The Green and Blue Skills Project connects to a gap that international observers have flagged. The Atlantic Council noted in a 2025 analysis that Guyana channels oil revenues into renewable energy, climate-resilient agriculture, coastal protection and green job training, describing the country’s approach as a model for balancing resource extraction with environmental commitments. The US State Department’s 2025 Investment Climate Statement recorded Guyana’s GDP growth at 43.6 per cent in 2024, with the government investing 12 per cent of GDP in drainage, irrigation and sea defence upgrades.
Workforce training in green and blue economy skills helps ensure Guyanese workers, not only imported expertise, can service the infrastructure that these investments are building.


How does this fit the wider CARICOM climate strategy?
The €31.9 million programme sits alongside other recent cooperation agreements. The United Kingdom and CARICOM convened partners in April 2026 for ocean governance and climate resilience discussions. South-South cooperation was the focus of a separate CARICOM engagement earlier that month. Regional coordination remains uneven, as La Caribeña News reported when examining Belize’s emergence as a food security benchmark against slipping CARICOM targets.

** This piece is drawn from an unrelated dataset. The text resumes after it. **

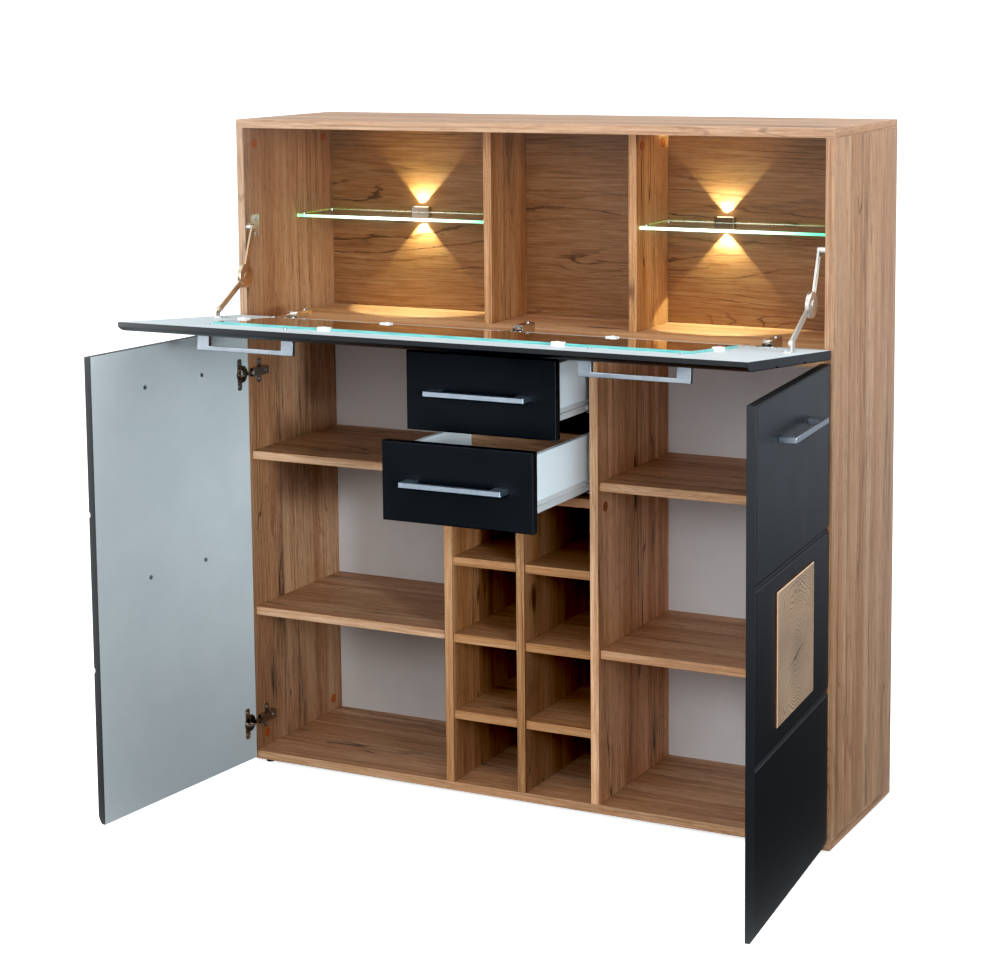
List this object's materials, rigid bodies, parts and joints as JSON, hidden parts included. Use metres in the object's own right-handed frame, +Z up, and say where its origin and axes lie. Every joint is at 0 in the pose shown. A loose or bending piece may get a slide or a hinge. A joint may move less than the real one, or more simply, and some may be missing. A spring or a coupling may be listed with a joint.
{
  "type": "bar cabinet",
  "caption": "Free-standing bar cabinet with a drop-down flap over the bar, hinged doors, drawers and a bottle rack between the bays.",
  "frame": {"origin": "on the floor, in the middle of the open cabinet's box, under the line midway between the two side panels", "axes": "+X to the right as seen from the front, +Y from the doors and flap towards the back panel, +Z up"},
  "size_m": [1.4148, 0.8582, 1.372],
  "materials": {
    "oak_board": "knotty oak decor with visible grain, dark pores and cracks",
    "grey_back": "matt light grey painted board",
    "black_front": "satin black outside and edges, pale grey inner face",
    "oak_inlay": "end-grain oak square with a bevelled rim",
    "handle_metal": "satin bluish metal",
    "hinge_metal": "nickel-plated pressed steel",
    "stay_metal": "pressed zinc-plated steel",
    "pin_metal": "bright turned steel",
    "shelf_glass": "clear polished glass with green edges",
    "mirror_glass": "silvered glass with teal edges",
    "clip_plastic": "white moulded plastic",
    "lamp_body": "satin metal",
    "lamp_lens": "warm-white frosted lens",
    "drawer_side": "white coated board",
    "rail_steel": "white powder-coated steel",
    "cap_plastic": "orange-brown moulded plastic",
    "foot_plastic": "black moulded plastic"
  },
  "bodies": {
    "carcass": {"top_panel": "oak_board", "bottom_panel": "oak_board", "left_side_panel": "oak_board", "right_side_panel": "oak_board", "bar_floor": "oak_board", "bar_left_divider": "oak_board", "bar_right_divider": "oak_board", "bar_back_panel": "oak_board", "lower_left_divider": "oak_board", "lower_right_divider": "oak_board", "drawer_base_shelf": "oak_board", "rack_divider": "oak_board", "rack_shelves": "oak_board", "left_bay_shelves": "oak_board", "right_bay_shelves": "oak_board", "left_bay_back": "grey_back", "right_bay_back": "grey_back", "rack_back": "grey_back", "left_door_hinge_arms": "hinge_metal", "right_door_hinge_arms": "hinge_metal", "flap_hinge_arms": "hinge_metal", "stay_brackets": "stay_metal", "shelf_pins": "pin_metal", "left_glass_shelf": "shelf_glass", "right_glass_shelf": "shelf_glass", "clip_lamps": "lamp_body", "clip_lamp_lenses": "lamp_lens", "drawer_channels": "rail_steel", "cam_caps": "cap_plastic", "feet": "foot_plastic"},
    "left_door": {"left_door_panel": "black_front", "left_door_handle": "handle_metal", "left_door_inlay": "oak_inlay", "left_door_hinge_cups": "hinge_metal"},
    "right_door": {"right_door_panel": "black_front", "right_door_handle": "handle_metal", "right_door_inlay": "oak_inlay", "right_door_hinge_cups": "hinge_metal"},
    "flap": {"flap_panel": "black_front", "flap_glass": "mirror_glass", "glass_clips": "clip_plastic", "flap_handles": "handle_metal", "flap_hinge_cups": "hinge_metal", "stay_feet": "stay_metal"},
    "left_upper_stay": {"left_upper_stay_arm": "stay_metal"},
    "left_lower_stay": {"left_lower_stay_arm": "stay_metal"},
    "right_upper_stay": {"right_upper_stay_arm": "stay_metal"},
    "right_lower_stay": {"right_lower_stay_arm": "stay_metal"},
    "upper_drawer": {"upper_drawer_front": "black_front", "upper_drawer_handle": "handle_metal", "upper_drawer_sides": "drawer_side", "upper_drawer_back": "oak_board", "upper_drawer_bottom": "oak_board", "upper_drawer_rails": "rail_steel"},
    "lower_drawer": {"lower_drawer_front": "black_front", "lower_drawer_handle": "handle_metal", "lower_drawer_sides": "drawer_side", "lower_drawer_back": "oak_board", "lower_drawer_bottom": "oak_board", "lower_drawer_rails": "rail_steel"}
  },
  "joints": [
    {"name": "left_door_swing", "type": "hinge", "parent": "carcass", "child": "left_door", "pos_m": [-0.64, 0.04563, 0.4725], "axis": [0, 0, -1], "range_deg": [-94.7, 0]},
    {"name": "right_door_swing", "type": "hinge", "parent": "carcass", "child": "right_door", "pos_m": [0.64, 0.04563, 0.4725], "axis": [0, 0, 1], "range_deg": [-94.7, 0]},
    {"name": "flap_drop", "type": "hinge", "parent": "carcass", "child": "flap", "pos_m": [0, 0.04413, 0.954], "axis": [1, 0, 0], "range_deg": [-85, 0]},
    {"name": "left_stay_top", "type": "hinge", "parent": "carcass", "child": "left_upper_stay", "pos_m": [-0.618, 0.06813, 1.148], "axis": [1, 0, 0], "range_deg": [0, 102.94]},
    {"name": "left_stay_foot", "type": "hinge", "parent": "flap", "child": "left_lower_stay", "pos_m": [-0.618, -0.06998, 0.99209], "axis": [1, 0, 0], "range_deg": [0, 87.4]},
    {"name": "right_stay_top", "type": "hinge", "parent": "carcass", "child": "right_upper_stay", "pos_m": [0.618, 0.06813, 1.148], "axis": [1, 0, 0], "range_deg": [0, 102.94]},
    {"name": "right_stay_foot", "type": "hinge", "parent": "flap", "child": "right_lower_stay", "pos_m": [0.618, -0.06998, 0.99209], "axis": [1, 0, 0], "range_deg": [0, 87.4]},
    {"name": "upper_drawer_slide", "type": "slide", "parent": "carcass", "child": "upper_drawer", "axis": [0, -1, 0], "range_m": [-0.141, 0.099]},
    {"name": "lower_drawer_slide", "type": "slide", "parent": "carcass", "child": "lower_drawer", "axis": [0, -1, 0], "range_m": [-0.24, 0]}
  ],
  "couplings": [
    {"joint": "left_stay_top", "follows": "flap_drop", "ratio": -1.2052},
    {"joint": "left_stay_foot", "follows": "flap_drop", "ratio": -1.0224},
    {"joint": "right_stay_top", "follows": "flap_drop", "ratio": -1.2052},
    {"joint": "right_stay_foot", "follows": "flap_drop", "ratio": -1.0224}
  ]
}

Germany’s sustained focus on climate adaptation and environmental management in the Caribbean since 2008, now consolidated under a single MoU framework, gives the region a more structured channel for accessing European technical expertise and funding. The World Bank’s current portfolio in Guyana alone totals US$312.87 million across six priority areas including renewable energy and environmental resilience, as outlined in its 2023–2026 Country Partnership Framework.


For CARICOM member states navigating the competing pressures of economic development, climate vulnerability and energy transition, a dedicated four-year programme with clearly scoped projects represents a practical gain.